Rabu 14 Oct 2020 12:12 WIB

Kementan Perlu Tindak Tegas Perusahaan Unggas tak Taat Afkir

Ada lima kelompok perusahaan yang kontribusi afkir dininya baru mencapai 32,5 persen.

Pedagang menyiapkan ayam potong untuk pembeli di salah satu peternakan ayam di Jakarta, Rabu (23/9/2020). Kementerian Pertanian melalui Direktorat Jenderal Peternakan dan Kesehatan Hewan (Ditjen PKH) terus berupaya menjaga stabilisasi harga ayam hidup di tingkat peternak.
Foto: Antara/Rivan Awal Lingga
Pedagang menyiapkan ayam potong untuk pembeli di salah satu peternakan ayam di Jakarta, Rabu (23/9/2020). Kementerian Pertanian melalui Direktorat Jenderal Peternakan dan Kesehatan Hewan (Ditjen PKH) terus berupaya menjaga stabilisasi harga ayam hidup di tingkat peternak.
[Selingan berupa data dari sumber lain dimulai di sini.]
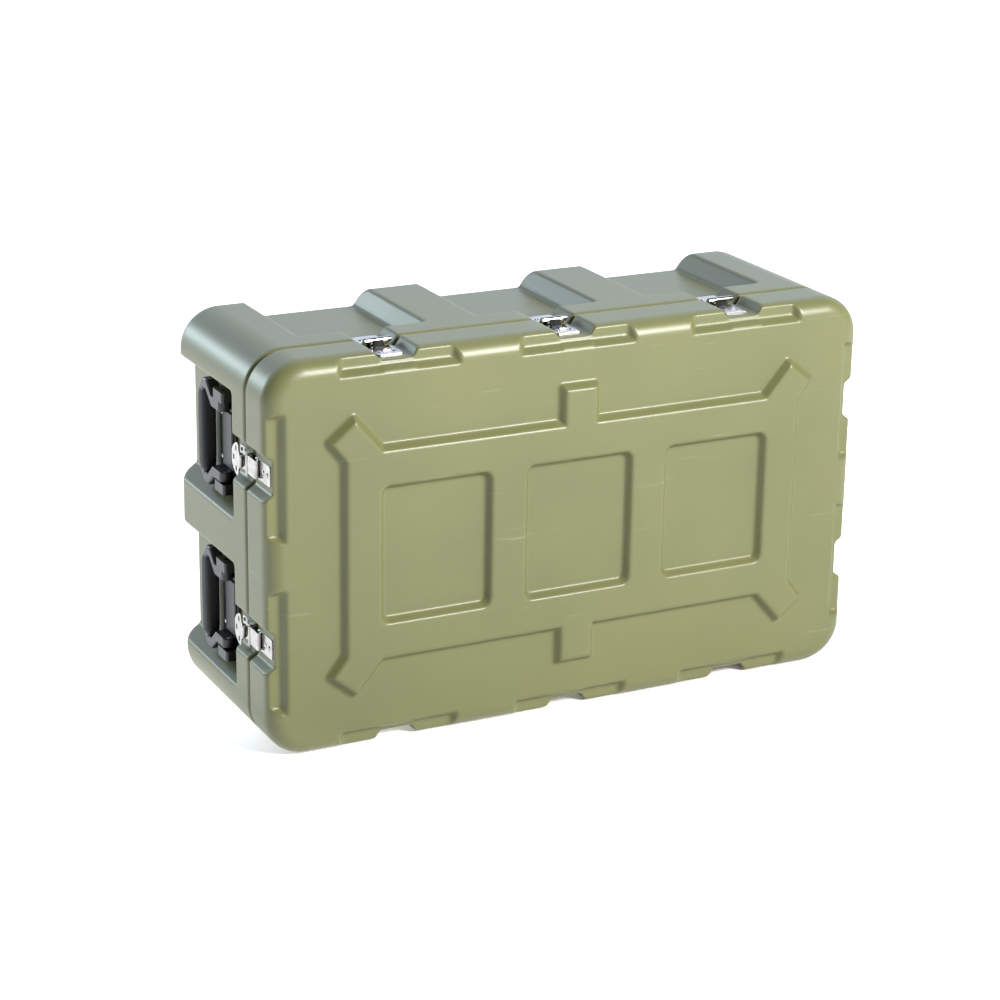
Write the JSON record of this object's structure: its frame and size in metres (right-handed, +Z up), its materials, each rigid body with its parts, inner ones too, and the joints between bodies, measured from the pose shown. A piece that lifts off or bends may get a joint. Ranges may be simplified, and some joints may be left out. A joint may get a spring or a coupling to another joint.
{
  "type": "hard equipment case",
  "caption": "Wide hard plastic transport case with ribbed body, hinged lid with raised frame, twist latches and folding end handles.",
  "frame": {"origin": "middle of the box's bottom face, on the surface that the case stands on", "axes": "+X along the longest side, +Y from the lid to the back of the body, +Z up from the latched long side to the hinged long side"},
  "size_m": [0.87, 0.3336, 0.528],
  "materials": {
    "shell": "olive green moulded polyethylene, satin",
    "steel": "polished stainless steel",
    "handle": "black glass-filled nylon",
    "grip": "textured black rubber",
    "gasket": "soft black sealing rubber"
  },
  "bodies": {
    "case": {"body_shell": "shell", "body_rivets": "steel", "hinge_pins": "steel", "handle_pins": "steel", "hinge_body_leaf_west": "steel", "hinge_body_leaf_middle": "steel", "hinge_body_leaf_east": "steel", "latch_base_bottom_west": "steel", "latch_base_bottom_middle": "steel", "latch_base_bottom_east": "steel", "latch_base_left_upper": "steel", "latch_base_left_lower": "steel", "latch_base_right_upper": "steel", "latch_base_right_lower": "steel", "handle_bracket_left_upper": "handle", "handle_bracket_left_lower": "handle", "handle_bracket_right_upper": "handle", "handle_bracket_right_lower": "handle"},
    "lid": {"lid_shell": "shell", "lid_gasket": "gasket", "lid_rivets": "steel", "hinge_lid_leaf_west": "steel", "hinge_lid_leaf_middle": "steel", "hinge_lid_leaf_east": "steel", "latch_keeper_bottom_west": "steel", "latch_keeper_bottom_middle": "steel", "latch_keeper_bottom_east": "steel", "latch_keeper_left_upper": "steel", "latch_keeper_left_lower": "steel", "latch_keeper_right_upper": "steel", "latch_keeper_right_lower": "steel"},
    "claw_bottom_west": {"latch_claw_bottom_west": "steel"},
    "cam_bottom_west": {"latch_cam_bottom_west": "steel"},
    "wing_bottom_west": {"latch_wing_bottom_west": "steel"},
    "claw_bottom_middle": {"latch_claw_bottom_middle": "steel"},
    "cam_bottom_middle": {"latch_cam_bottom_middle": "steel"},
    "wing_bottom_middle": {"latch_wing_bottom_middle": "steel"},
    "claw_bottom_east": {"latch_claw_bottom_east": "steel"},
    "cam_bottom_east": {"latch_cam_bottom_east": "steel"},
    "wing_bottom_east": {"latch_wing_bottom_east": "steel"},
    "claw_left_upper": {"latch_claw_left_upper": "steel"},
    "cam_left_upper": {"latch_cam_left_upper": "steel"},
    "wing_left_upper": {"latch_wing_left_upper": "steel"},
    "claw_left_lower": {"latch_claw_left_lower": "steel"},
    "cam_left_lower": {"latch_cam_left_lower": "steel"},
    "wing_left_lower": {"latch_wing_left_lower": "steel"},
    "claw_right_upper": {"latch_claw_right_upper": "steel"},
    "cam_right_upper": {"latch_cam_right_upper": "steel"},
    "wing_right_upper": {"latch_wing_right_upper": "steel"},
    "claw_right_lower": {"latch_claw_right_lower": "steel"},
    "cam_right_lower": {"latch_cam_right_lower": "steel"},
    "wing_right_lower": {"latch_wing_right_lower": "steel"},
    "handle_left_upper": {"handle_bail_left_upper": "handle", "handle_grip_left_upper": "grip"},
    "handle_left_lower": {"handle_bail_left_lower": "handle", "handle_grip_left_lower": "grip"},
    "handle_right_upper": {"handle_bail_right_upper": "handle", "handle_grip_right_upper": "grip"},
    "handle_right_lower": {"handle_bail_right_lower": "handle", "handle_grip_right_lower": "grip"}
  },
  "joints": [
    {"name": "lid_hinge", "type": "hinge", "parent": "case", "child": "lid", "pos_m": [0, -0.0822, 0.5244], "axis": [-1, 0, 0], "range_deg": [0, 100]},
    {"name": "turn_bottom_west", "type": "hinge", "parent": "case", "child": "cam_bottom_west", "pos_m": [-0.25333, -0.0562, 0.005], "axis": [0, 0, -1], "range_deg": [0, 180]},
    {"name": "claw_bottom_west", "type": "hinge", "parent": "case", "child": "claw_bottom_west", "pos_m": [-0.25333, -0.0742, 0.0059], "axis": [1, 0, 0], "range_deg": [0, 12]},
    {"name": "wing_bottom_west", "type": "hinge", "parent": "cam_bottom_west", "child": "wing_bottom_west", "pos_m": [-0.25333, -0.0612, 0.0022], "axis": [-1, 0, 0], "range_deg": [0, 90]},
    {"name": "turn_bottom_middle", "type": "hinge", "parent": "case", "child": "cam_bottom_middle", "pos_m": [0, -0.0562, 0.005], "axis": [0, 0, -1], "range_deg": [0, 180]},
    {"name": "claw_bottom_middle", "type": "hinge", "parent": "case", "child": "claw_bottom_middle", "pos_m": [0, -0.0742, 0.0059], "axis": [1, 0, 0], "range_deg": [0, 12]},
    {"name": "wing_bottom_middle", "type": "hinge", "parent": "cam_bottom_middle", "child": "wing_bottom_middle", "pos_m": [0, -0.0612, 0.0022], "axis": [-1, 0, 0], "range_deg": [0, 90]},
    {"name": "turn_bottom_east", "type": "hinge", "parent": "case", "child": "cam_bottom_east", "pos_m": [0.25333, -0.0562, 0.005], "axis": [0, 0, -1], "range_deg": [0, 180]},
    {"name": "claw_bottom_east", "type": "hinge", "parent": "case", "child": "claw_bottom_east", "pos_m": [0.25333, -0.0742, 0.0059], "axis": [1, 0, 0], "range_deg": [0, 12]},
    {"name": "wing_bottom_east", "type": "hinge", "parent": "cam_bottom_east", "child": "wing_bottom_east", "pos_m": [0.25333, -0.0612, 0.0022], "axis": [-1, 0, 0], "range_deg": [0, 90]},
    {"name": "turn_left_upper", "type": "hinge", "parent": "case", "child": "cam_left_upper", "pos_m": [-0.43, -0.0562, 0.38], "axis": [-1, 0, 0], "range_deg": [0, 180]},
    {"name": "claw_left_upper", "type": "hinge", "parent": "case", "child": "claw_left_upper", "pos_m": [-0.4291, -0.0742, 0.38], "axis": [0, 0, -1], "range_deg": [0, 12]},
    {"name": "wing_left_upper", "type": "hinge", "parent": "cam_left_upper", "child": "wing_left_upper", "pos_m": [-0.4328, -0.0612, 0.38], "axis": [0, 0, 1], "range_deg": [0, 90]},
    {"name": "turn_left_lower", "type": "hinge", "parent": "case", "child": "cam_left_lower", "pos_m": [-0.43, -0.0562, 0.148], "axis": [-1, 0, 0], "range_deg": [0, 180]},
    {"name": "claw_left_lower", "type": "hinge", "parent": "case", "child": "claw_left_lower", "pos_m": [-0.4291, -0.0742, 0.148], "axis": [0, 0, -1], "range_deg": [0, 12]},
    {"name": "wing_left_lower", "type": "hinge", "parent": "cam_left_lower", "child": "wing_left_lower", "pos_m": [-0.4328, -0.0612, 0.148], "axis": [0, 0, 1], "range_deg": [0, 90]},
    {"name": "turn_right_upper", "type": "hinge", "parent": "case", "child": "cam_right_upper", "pos_m": [0.43, -0.0562, 0.38], "axis": [1, 0, 0], "range_deg": [0, 180]},
    {"name": "claw_right_upper", "type": "hinge", "parent": "case", "child": "claw_right_upper", "pos_m": [0.4291, -0.0742, 0.38], "axis": [0, 0, 1], "range_deg": [0, 12]},
    {"name": "wing_right_upper", "type": "hinge", "parent": "cam_right_upper", "child": "wing_right_upper", "pos_m": [0.4328, -0.0612, 0.38], "axis": [0, 0, -1], "range_deg": [0, 90]},
    {"name": "turn_right_lower", "type": "hinge", "parent": "case", "child": "cam_right_lower", "pos_m": [0.43, -0.0562, 0.148], "axis": [1, 0, 0], "range_deg": [0, 180]},
    {"name": "claw_right_lower", "type": "hinge", "parent": "case", "child": "claw_right_lower", "pos_m": [0.4291, -0.0742, 0.148], "axis": [0, 0, 1], "range_deg": [0, 12]},
    {"name": "wing_right_lower", "type": "hinge", "parent": "cam_right_lower", "child": "wing_right_lower", "pos_m": [0.4328, -0.0612, 0.148], "axis": [0, 0, -1], "range_deg": [0, 90]},
    {"name": "handle_left_upper", "type": "hinge", "parent": "case", "child": "handle_left_upper", "pos_m": [-0.421, 0.0258, 0.38], "axis": [0, 0, 1], "range_deg": [0, 90]},
    {"name": "handle_left_lower", "type": "hinge", "parent": "case", "child": "handle_left_lower", "pos_m": [-0.421, 0.0258, 0.148], "axis": [0, 0, 1], "range_deg": [0, 90]},
    {"name": "handle_right_upper", "type": "hinge", "parent": "case", "child": "handle_right_upper", "pos_m": [0.421, 0.0258, 0.38], "axis": [0, 0, -1], "range_deg": [0, 90]},
    {"name": "handle_right_lower", "type": "hinge", "parent": "case", "child": "handle_right_lower", "pos_m": [0.421, 0.0258, 0.148], "axis": [0, 0, -1], "range_deg": [0, 90]}
  ],
  "couplings": [
    {"joint": "claw_bottom_west", "follows": "turn_bottom_west", "ratio": 0.066667},
    {"joint": "claw_bottom_middle", "follows": "turn_bottom_middle", "ratio": 0.066667},
    {"joint": "claw_bottom_east", "follows": "turn_bottom_east", "ratio": 0.066667},
    {"joint": "claw_left_upper", "follows": "turn_left_upper", "ratio": 0.066667},
    {"joint": "claw_left_lower", "follows": "turn_left_lower", "ratio": 0.066667},
    {"joint": "claw_right_upper", "follows": "turn_right_upper", "ratio": 0.066667},
    {"joint": "claw_right_lower", "follows": "turn_right_lower", "ratio": 0.066667}
  ]
}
REPUBLIKA.CO.ID, JAKARTA -- Kementerian Pertanian (Kementan) dalam hal ini Direktorat Jenderal Peternakan dan Kesehatan Hewan (PKH) dan Satgas Pangan diminta menindaktegas perusahaan unggas yang tidak taat melaksanakan upaya pemangkasan produksi, salah satunya afkir dini. Ketua Pusat Kajian Pertanian Pangan dan Advokasi (Pataka) Yeka Hendra menilai pengawasan yang dilakukan oleh pemerintah belum efektif dan tidak menimbulkan efek jera karena sanksi yang tidak tegas.

Menurut dia, ada lima kelompok perusahaan yang kontribusi afkir dininya baru mencapai 32,5 persen. "Total realisasi afkir dini baru mencapai 25 persen. Terhadap kelompok perusahaan ini, sudah saatnya pemerintah dan Kepala Satgas Pangan dapat bertindak lebih tegas," kata Yeka di Jakarta, Rabu (14/10).

Baca Juga

Kementerian telah berupaya untuk menurunkan populasi livebird sehingga pada akhirnya harga ayam potong di level peternak tidak tertekan. Kementan pun telah menerbitkan Surat Edaran (SE) Direktur Jenderal Peternakan dan Kesehatan Hewan tentang Pengurangan DOC FS Ayam Ras Melalui Cutting HE, Penyesuaian Setting HE, dan Afkir Dini PS Tahun 2020.

Yeka menilai pemerintah telah serius dengan mengeluarkan berbagai kebijakan untuk mengurangi pasokan ayam livebird.

Namun demikian, harga livebird terus tertekan dan sangat merugikan peternak. Padahal, dalam SE tersebut, perusahaan wajib melakukan pengurangan produksi bibit ayam sebesar 50 persen.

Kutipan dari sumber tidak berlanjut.